Alliteration is a sub-category of consonance. It is the repetition of consonant sounds in the beginning (or, stressed syllables) of nearby words.

Mark but this flea, and mark in this,

(repetition of ‘m’ and ‘th’ sounds)

Thou know’st that this cannot be said

(repetition of ‘th’ sound only)


A metaphor is an implicit comparison between two different things where there is a point of similarity.

In the poem the speaker compares the flea’s body to the marriage bed and marriage temple because the two lovers’ blood mingles in its body, effectively causing a physical union. This is an example of metaphor.

This flea is you and I, and this
Our marriage bed, and marriage temple is;


A conceit is an inventive or fanciful comparison. Donne’s poetry is best known for its metaphysical conceits.

The mingling of blood in an insect’s body is compared to sexual union in this poem.
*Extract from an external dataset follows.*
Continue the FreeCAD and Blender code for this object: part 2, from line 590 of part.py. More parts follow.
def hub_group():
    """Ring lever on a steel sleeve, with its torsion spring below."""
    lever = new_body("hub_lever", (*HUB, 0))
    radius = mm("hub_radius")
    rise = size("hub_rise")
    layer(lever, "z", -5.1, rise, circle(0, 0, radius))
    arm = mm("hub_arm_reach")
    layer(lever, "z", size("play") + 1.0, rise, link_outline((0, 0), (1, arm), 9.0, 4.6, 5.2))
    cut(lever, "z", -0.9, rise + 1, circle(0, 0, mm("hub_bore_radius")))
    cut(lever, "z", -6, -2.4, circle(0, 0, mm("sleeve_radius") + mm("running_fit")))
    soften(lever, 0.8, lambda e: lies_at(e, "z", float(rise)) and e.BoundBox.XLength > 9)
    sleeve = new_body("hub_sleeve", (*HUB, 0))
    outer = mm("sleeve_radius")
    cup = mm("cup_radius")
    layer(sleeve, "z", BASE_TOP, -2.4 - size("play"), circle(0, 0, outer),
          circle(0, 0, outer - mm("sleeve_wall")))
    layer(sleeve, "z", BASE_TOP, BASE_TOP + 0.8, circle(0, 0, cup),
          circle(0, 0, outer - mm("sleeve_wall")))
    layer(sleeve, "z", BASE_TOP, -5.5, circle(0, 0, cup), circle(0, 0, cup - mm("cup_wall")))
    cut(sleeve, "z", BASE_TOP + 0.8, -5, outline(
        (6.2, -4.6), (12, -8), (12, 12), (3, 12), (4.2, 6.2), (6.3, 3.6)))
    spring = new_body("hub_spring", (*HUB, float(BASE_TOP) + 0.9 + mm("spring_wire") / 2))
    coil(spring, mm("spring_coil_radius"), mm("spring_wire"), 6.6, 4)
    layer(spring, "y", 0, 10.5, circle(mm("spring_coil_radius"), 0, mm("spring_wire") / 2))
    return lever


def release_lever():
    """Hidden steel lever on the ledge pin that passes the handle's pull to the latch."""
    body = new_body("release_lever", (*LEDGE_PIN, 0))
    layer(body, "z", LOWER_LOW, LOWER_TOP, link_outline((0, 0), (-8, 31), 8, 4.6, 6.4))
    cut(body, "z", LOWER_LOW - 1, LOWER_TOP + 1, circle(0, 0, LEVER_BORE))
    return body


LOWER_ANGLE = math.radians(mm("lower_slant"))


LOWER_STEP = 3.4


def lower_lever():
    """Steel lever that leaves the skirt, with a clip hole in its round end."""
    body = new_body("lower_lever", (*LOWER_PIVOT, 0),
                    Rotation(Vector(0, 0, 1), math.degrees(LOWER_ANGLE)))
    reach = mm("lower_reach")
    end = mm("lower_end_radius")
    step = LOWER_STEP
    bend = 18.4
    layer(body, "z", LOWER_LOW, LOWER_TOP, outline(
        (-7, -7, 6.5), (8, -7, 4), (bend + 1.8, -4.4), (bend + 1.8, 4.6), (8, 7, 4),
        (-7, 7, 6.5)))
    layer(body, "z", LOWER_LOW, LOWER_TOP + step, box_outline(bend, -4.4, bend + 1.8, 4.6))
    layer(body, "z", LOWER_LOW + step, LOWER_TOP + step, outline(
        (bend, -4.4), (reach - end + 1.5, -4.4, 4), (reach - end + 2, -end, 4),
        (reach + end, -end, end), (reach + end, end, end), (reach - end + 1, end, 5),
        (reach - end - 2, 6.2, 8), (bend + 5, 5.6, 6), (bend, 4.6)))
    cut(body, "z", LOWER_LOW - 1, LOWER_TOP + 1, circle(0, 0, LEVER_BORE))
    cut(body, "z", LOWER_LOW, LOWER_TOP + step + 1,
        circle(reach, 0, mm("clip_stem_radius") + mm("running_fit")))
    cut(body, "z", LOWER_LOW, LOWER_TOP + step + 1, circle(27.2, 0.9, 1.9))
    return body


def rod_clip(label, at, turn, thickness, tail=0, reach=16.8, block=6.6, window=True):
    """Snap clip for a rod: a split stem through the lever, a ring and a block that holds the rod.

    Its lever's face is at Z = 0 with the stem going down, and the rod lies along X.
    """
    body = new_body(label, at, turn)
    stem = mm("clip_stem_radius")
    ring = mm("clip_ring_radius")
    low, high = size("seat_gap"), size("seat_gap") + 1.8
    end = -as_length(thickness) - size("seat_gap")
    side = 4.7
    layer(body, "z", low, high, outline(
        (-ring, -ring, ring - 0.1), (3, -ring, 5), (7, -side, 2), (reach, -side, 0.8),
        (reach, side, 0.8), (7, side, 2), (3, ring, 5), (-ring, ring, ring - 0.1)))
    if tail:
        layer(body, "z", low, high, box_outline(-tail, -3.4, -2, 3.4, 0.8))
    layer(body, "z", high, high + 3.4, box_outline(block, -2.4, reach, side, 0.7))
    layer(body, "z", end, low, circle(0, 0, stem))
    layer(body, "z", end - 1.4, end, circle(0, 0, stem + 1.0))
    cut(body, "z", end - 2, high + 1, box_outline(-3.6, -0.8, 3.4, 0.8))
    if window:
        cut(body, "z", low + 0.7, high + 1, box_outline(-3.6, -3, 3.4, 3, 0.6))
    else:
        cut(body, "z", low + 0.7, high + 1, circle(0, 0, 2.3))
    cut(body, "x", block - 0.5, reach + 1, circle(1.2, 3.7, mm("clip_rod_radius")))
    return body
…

Again, the two drops of blood sucked by the flea from the two lovers’ body are compared to two lives living inside the flea.


Personification is the attribution of human qualities on non-human elements.

Yet this enjoys before it woo,
And pampered swells with one blood made of two,

In the above extract, the flea has been personified. The speaker says that the flea enjoys having feasted on his ladylove’s blood. The verbs ‘enjoy’ and ‘woo’ and the adjective ‘pampered’ are used on the flea, making it look like a human being.


Circumlocution is using many words in a roundabout way where fewer words would do.

And cloistered in these living walls of jet.

The poet here uses “living walls of jet” to mean the flea’s body. This is an example of circumlocution.

Rhetorical Question

A rhetorical question is a question in structure but not meant for an answer. They are mainly used to emphasize some point.

In “The Flea”, there are two rhetorical questions in lines 19-20 and lines 21-22.

Cruel and sudden, hast thou since
Purpled thy nail, in blood of innocence?
Wherein could this flea guilty be,
Except in that drop which it sucked from thee?